I mean, it's weird because I'm a white guy. When I first taking the script around, people were curious because I had a predominantly black cast and I said that what you got to remember is that I'm not making a black movie, I'm not making a white movie, I'm making a Memphis movie. I want to be a blues filmmaker. I believe in themes that are very raw. What I mean by raw is not dirty or nasty but it's people who have like a hunger for one thing or something that they must have; because in my region that's where all the music came from, from Funhouse to BeBe King to Isaac Hayes to Otis Redding to 3 6 Mafia. It's like the Mississippi River, it's like just right down the middle of the country, it's just a feeding music through pain and conflict and hunger, and that's what we wanted in this movie, to have that musical strand, that spans throughout all the decades of music in the south and mix it into one movie and it's just perfect. I'll never forget this day. Isaac Hayes and Ludicrous was standing right in front of me and I started putting on the song "Walk on By"just to get this casting crew hyped and I turned to Isaac and I go, "Hey, have you heard Ludicrous' first song?" I was drinking a beer and Isaac's like, "No, what are you talking about?" Ludicrous is like all smiling, saying "Yeah, I sampled "Walk on By" for my first song on Chicken and Beer." Isaac didn't even know about it but here I am. Here's Ludicrous and here's Isaac Hayes and the music is still flowing. One generation to the next. It was a real great moment for me as a guy from the south.
What's the next step? Marketing it, taking it into festivals?

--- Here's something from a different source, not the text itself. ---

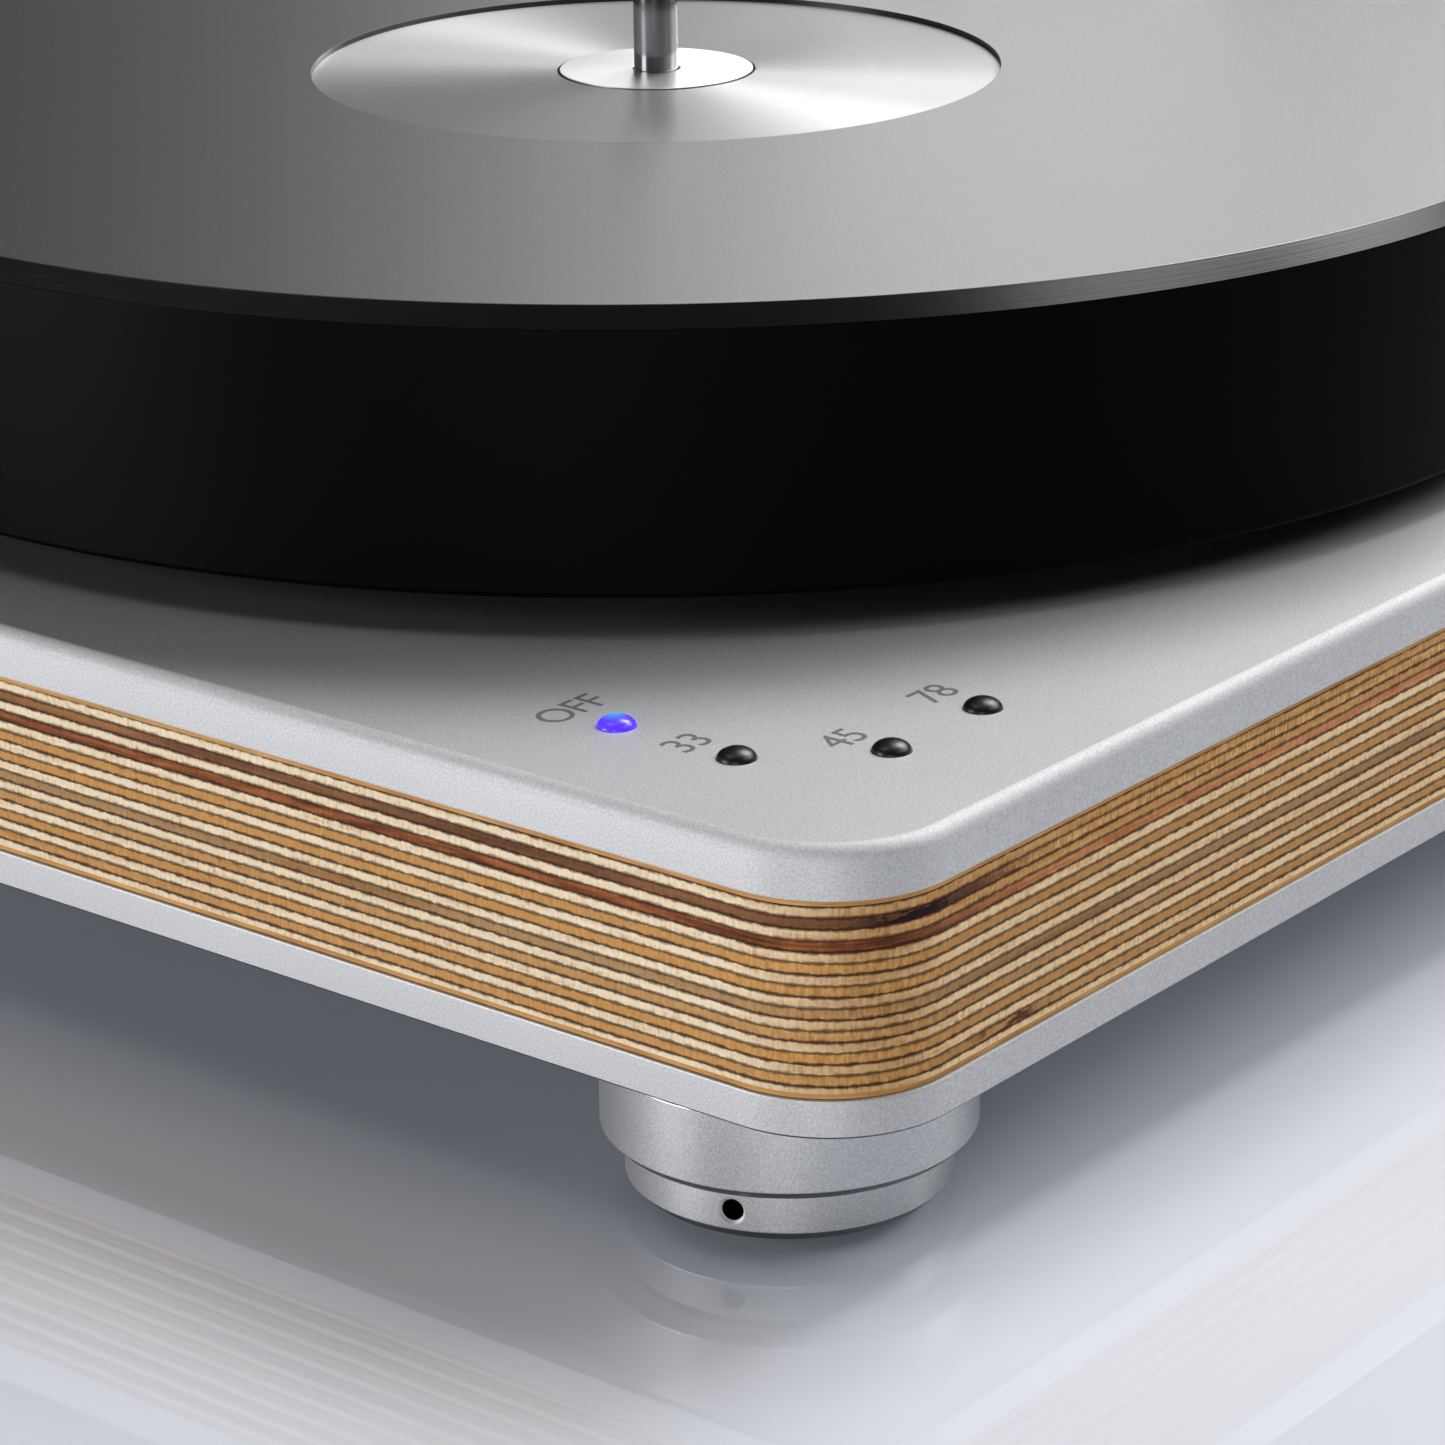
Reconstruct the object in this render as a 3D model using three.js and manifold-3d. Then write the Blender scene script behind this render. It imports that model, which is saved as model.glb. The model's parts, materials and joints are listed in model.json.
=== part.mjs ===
// A belt driven turntable: layered birch core between two aluminium plates, black
// platter, four speed buttons, three levelling feet and a nine inch tonearm.
// Millimetres, +Z up. The origin is the middle of the footprint on the shelf,
// the front edge faces -Y and the platter stands towards the left end.

import * as THREE from "three";
import { mergeVertices } from "three/addons/utils/BufferGeometryUtils.js";
import Module from "manifold-3d";

const wasm = await Module();
wasm.setup();

// Clearances
const seatGap = 0.1; // between faces that rest on each other
const fitGap = 0.3; // round a pin, shaft or plug in its hole
const cutOverrun = 2; // how far a cutter runs past the face it opens

// Chassis
const chassisCornerRadius = 18;
const topPlateThickness = 7.1;
const topPlateEdgeRound = 2;
const woodThickness = 25.9;
const woodInset = 0.5;
const bottomPlateThickness = 5.2;

// Levelling feet
const footInsetX = 25;
const footInsetY = 30;
const footBodyRadius = 24.5;
const footBodyHeight = 11.5;
const footEdgeChamfer = 0.5;
const footBodyChamfer = 1.3;
const footRingChamfer = 1.5;
const footCollarRadius = 18.5;
const footCollarHeight = 0.6;
const footRingRadius = 21.35;
const footRingHeight = 6.5;
const footPadRadius = 14;
const footPadThickness = 2.1;
const footPadPinRadius = 2.5;
const footPadPinHeight = 2.6;
const footStudRadius = 5;
const footStudGrip = 6.5;
const footStudEndRoom = 0.5;
const footTravel = 4;
const tommyHoleRadius = 1.45;
const tommyHoleDrop = 2.4;
const tommyHoleDepth = 8;
const tommyHoleRimRadius = 1.85;
const tommyHoleCount = 3;
const tommyHoleAngle = (198 * Math.PI) / 180;

// Platter
const platterRadius = 151;
const platterToChassisEdge = 16;
const platterBevelWidth = 2;
const platterBevelHeight = 3;
const platterHeight = 40.3;
const platterChassisGap = 5.7;
const platterWebThickness = 16;
const platterRimWall = 15;
const platterFootChamfer = 0.8;
const labelRecessRadius = 55.4;
const labelRecessDepth = 0.85;
const hubDiscRadius = 15.6;
const hubDiscThickness = 2.4;
const hubDiscDrop = 0.65;
const recordThickness = 1.8;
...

CB: You know, we're going onto festivals and John's ready. We got our jobs all set out. I'm getting a great movie together and John is getting ready to sell a great movie. What's great about it, John's really a gun swinger. I mean, there is no net. It's his money and he is going out there himself and getting people hyped on this and that's why people really have to come out and support us because I walk around, and I'll be taking to some important players in Hollywood and they just go, "You mean John did this on his own?" It just doesn't get done like that. And then John, his task is a huge - it's a stork, it really is, this isn't like necessarily a slam dunk, it's not like we're making like a sequel to a beauty shop or something like that. I mean, this movie is about a dirty south rap, with a street hustler and his girls trying to achieve a 15 year old dream. It's a great movie but it's not necessarily something that every studio would come clamoring to. They're going to come clamoring to it see it because they're just going to see how great it is, but John's going into the festivals without a distributor and he wants everybody to see it with an audience because it plays great in front of people.